— Begin Material provided —
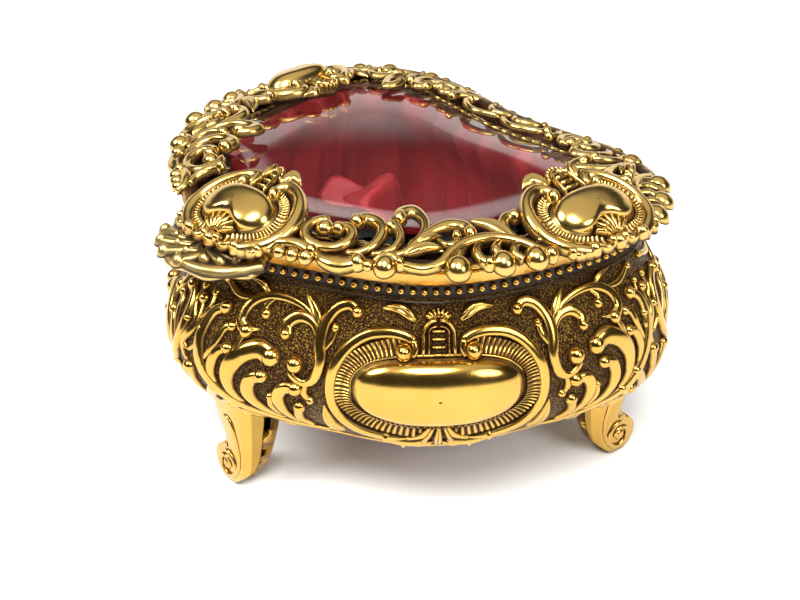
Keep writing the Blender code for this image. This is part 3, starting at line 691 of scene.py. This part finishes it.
# Scrolls between the tip medallion and a lobe medallion: points as (run, distance inwards), widths, ball.
SCROLLS = (
    (((30.6, 9.9), (28.4, 10.6), (26.0, 8.4), (26.0, 5.2), (28.2, 3.2), (31.4, 2.3), (34.6, 2.9), (36.6, 5.0),
      (36.5, 7.6), (34.6, 9.2), (33.0, 8.2)), (2.0, 1.7, 1.7), 1.3),
    (((36.0, 2.2), (39.4, 2.6), (42.0, 4.6), (43.3, 7.8), (42.7, 11.2), (40.4, 13.4), (37.4, 13.8),
      (35.9, 12.0)), (1.3, 2.1, 2.2), 1.4),
    (((42.0, 2.4), (45.8, 3.6), (48.0, 6.0), (48.2, 9.0), (46.6, 11.4), (44.8, 11.6)), (1.2, 1.6, 1.7), 1.2),
    (((44.0, 3.0), (49.4, 4.0), (52.6, 7.4), (54.8, 11.4), (54.7, 15.2), (52.2, 18.6), (48.8, 19.9),
      (46.0, 18.2),
      (46.2, 15.8)), (1.3, 2.4, 2.9), 1.6),
    (((49.4, 4.6), (54.4, 9.8), (59.2, 12.8), (63.8, 13.6), (67.2, 12.0), (67.6, 9.4)), (1.3, 2.3, 2.3), 1.5),
    (((58.0, 8.6), (60.4, 6.2), (63.0, 6.4), (63.6, 8.4)), (0.9, 1.3, 1.2), 1.1),
    (((79.8, 3.6), (77.4, 7.2), (77.4, 10.8), (79.4, 12.9), (81.4, 12.6)), (1.3, 1.9, 1.8), 1.3),
    (((46.0, 1.4), (51.0, 0.6), (55.0, 0.0), (58.6, 1.4), (61.6, 4.4), (65.4, 6.6), (70.0, 7.3), (74.6, 6.5),
      (78.6, 4.2), (81.4, 1.4), (83.6, -0.4)), (1.6, 1.8, 1.5), 1.3),
    (((19.4, -1.0), (21.2, 1.4), (25.6, 2.0), (29.6, 0.8)), (1.2, 1.9, 1.5), 1.2),
    (((30.4, 1.0), (33.0, -0.7), (37.2, -1.1), (40.6, 0.2)), (1.4, 2.2, 1.9), 1.4),
    (((43.8, 0.6), (45.2, 2.2), (48.0, 2.4), (49.8, 0.8)), (1.0, 1.4, 1.1), 1.0),
    (((69.6, 6.6), (67.4, 4.2), (67.6, 1.6), (69.2, 0.2)), (1.2, 1.7, 1.5), 1.1),
    (((65.6, 6.0), (63.4, 3.8), (62.6, 1.6)), (1.1, 1.5, 1.5), 0.0),
    (((74.2, 6.0), (72.0, 3.8), (72.2, 1.4)), (1.2, 1.7, 1.5), 0.0),
    (((79.4, 4.0), (76.8, 3.4), (75.6, 1.4), (77.0, -0.6)), (1.0, 1.5, 1.3), 0.0),
    (((82.4, 3.2), (85.0, 5.4), (85.2, 8.6)), (1.0, 1.4, 1.0), 0.9),
    (((20.0, 2.4), (22.6, 4.4), (24.0, 7.6), (23.4, 10.4)), (1.0, 1.5, 1.1), 1.0),
)
# Broad leaves: (points), width.
RIM_LEAVES = (
    (((77.6, 4.8), (74.4, 11.0), (68.6, 14.8)), 4.4),
    (((50.0, 3.0), (55.0, 5.6), (59.6, 5.6)), 3.0),
    (((52.6, 6.4), (56.0, 8.4), (60.0, 9.6)), 2.2),
)
# Balls along the outer edge: (run, distance inwards, radius).
RIM_BALLS = (
    (22.4, -0.3, 1.6), (25.6, -0.5, 1.7), (28.8, -0.5, 1.9), (42.9, 0.0, 1.4), (46.6, 0.1, 2.7),
    (62.3, 0.0, 3.0), (72.3, 0.0, 2.9), (80.0, -0.3, 2.8), (29.8, 8.1, 2.2), (84.6, 0.2, 1.4),
)
RIM_HEIGHT = 2.5
BACK_SCROLL_SHARE, BACK_SCROLL_SEAT = 0.75, -1.3


def back_rim(run, inward, lift=0.0):
    """The rim behind the lobes, where the scrollwork is lower and sits deeper."""
    return rim(run, inward, BACK_SCROLL_SHARE * np.asarray(lift) + BACK_SCROLL_SEAT)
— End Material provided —
Task instructions: Extract the complete listing verbatim.

Reply:
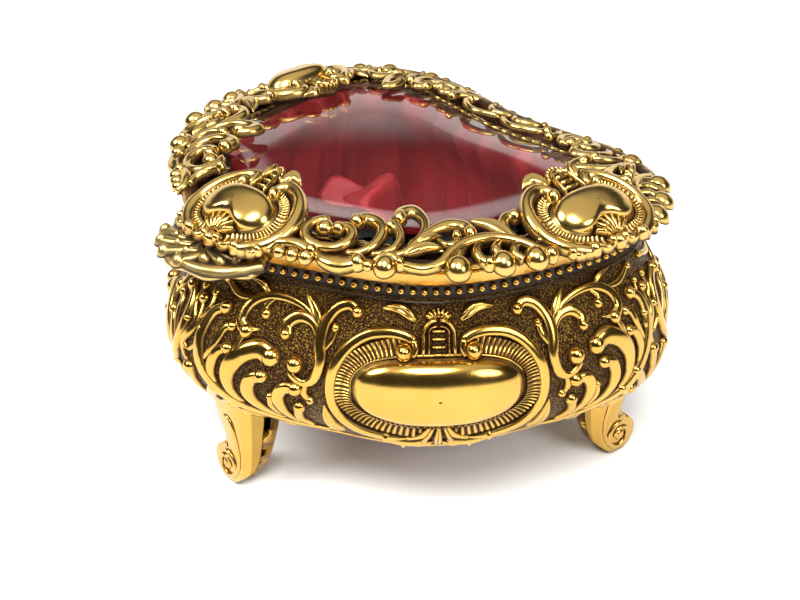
Keep writing the Blender code for this image. This is part 3, starting at line 691 of scene.py. This part finishes it.
# Scrolls between the tip medallion and a lobe medallion: points as (run, distance inwards), widths, ball.
SCROLLS = (
    (((30.6, 9.9), (28.4, 10.6), (26.0, 8.4), (26.0, 5.2), (28.2, 3.2), (31.4, 2.3), (34.6, 2.9), (36.6, 5.0),
      (36.5, 7.6), (34.6, 9.2), (33.0, 8.2)), (2.0, 1.7, 1.7), 1.3),
    (((36.0, 2.2), (39.4, 2.6), (42.0, 4.6), (43.3, 7.8), (42.7, 11.2), (40.4, 13.4), (37.4, 13.8),
      (35.9, 12.0)), (1.3, 2.1, 2.2), 1.4),
    (((42.0, 2.4), (45.8, 3.6), (48.0, 6.0), (48.2, 9.0), (46.6, 11.4), (44.8, 11.6)), (1.2, 1.6, 1.7), 1.2),
    (((44.0, 3.0), (49.4, 4.0), (52.6, 7.4), (54.8, 11.4), (54.7, 15.2), (52.2, 18.6), (48.8, 19.9),
      (46.0, 18.2),
      (46.2, 15.8)), (1.3, 2.4, 2.9), 1.6),
    (((49.4, 4.6), (54.4, 9.8), (59.2, 12.8), (63.8, 13.6), (67.2, 12.0), (67.6, 9.4)), (1.3, 2.3, 2.3), 1.5),
    (((58.0, 8.6), (60.4, 6.2), (63.0, 6.4), (63.6, 8.4)), (0.9, 1.3, 1.2), 1.1),
    (((79.8, 3.6), (77.4, 7.2), (77.4, 10.8), (79.4, 12.9), (81.4, 12.6)), (1.3, 1.9, 1.8), 1.3),
    (((46.0, 1.4), (51.0, 0.6), (55.0, 0.0), (58.6, 1.4), (61.6, 4.4), (65.4, 6.6), (70.0, 7.3), (74.6, 6.5),
      (78.6, 4.2), (81.4, 1.4), (83.6, -0.4)), (1.6, 1.8, 1.5), 1.3),
    (((19.4, -1.0), (21.2, 1.4), (25.6, 2.0), (29.6, 0.8)), (1.2, 1.9, 1.5), 1.2),
    (((30.4, 1.0), (33.0, -0.7), (37.2, -1.1), (40.6, 0.2)), (1.4, 2.2, 1.9), 1.4),
    (((43.8, 0.6), (45.2, 2.2), (48.0, 2.4), (49.8, 0.8)), (1.0, 1.4, 1.1), 1.0),
    (((69.6, 6.6), (67.4, 4.2), (67.6, 1.6), (69.2, 0.2)), (1.2, 1.7, 1.5), 1.1),
    (((65.6, 6.0), (63.4, 3.8), (62.6, 1.6)), (1.1, 1.5, 1.5), 0.0),
    (((74.2, 6.0), (72.0, 3.8), (72.2, 1.4)), (1.2, 1.7, 1.5), 0.0),
    (((79.4, 4.0), (76.8, 3.4), (75.6, 1.4), (77.0, -0.6)), (1.0, 1.5, 1.3), 0.0),
    (((82.4, 3.2), (85.0, 5.4), (85.2, 8.6)), (1.0, 1.4, 1.0), 0.9),
    (((20.0, 2.4), (22.6, 4.4), (24.0, 7.6), (23.4, 10.4)), (1.0, 1.5, 1.1), 1.0),
)
# Broad leaves: (points), width.
RIM_LEAVES = (
    (((77.6, 4.8), (74.4, 11.0), (68.6, 14.8)), 4.4),
    (((50.0, 3.0), (55.0, 5.6), (59.6, 5.6)), 3.0),
    (((52.6, 6.4), (56.0, 8.4), (60.0, 9.6)), 2.2),
)
# Balls along the outer edge: (run, distance inwards, radius).
RIM_BALLS = (
    (22.4, -0.3, 1.6), (25.6, -0.5, 1.7), (28.8, -0.5, 1.9), (42.9, 0.0, 1.4), (46.6, 0.1, 2.7),
    (62.3, 0.0, 3.0), (72.3, 0.0, 2.9), (80.0, -0.3, 2.8), (29.8, 8.1, 2.2), (84.6, 0.2, 1.4),
)
RIM_HEIGHT = 2.5
BACK_SCROLL_SHARE, BACK_SCROLL_SEAT = 0.75, -1.3


def back_rim(run, inward, lift=0.0):
    """The rim behind the lobes, where the scrollwork is lower and sits deeper."""
    return rim(run, inward, BACK_SCROLL_SHARE * np.asarray(lift) + BACK_SCROLL_SEAT)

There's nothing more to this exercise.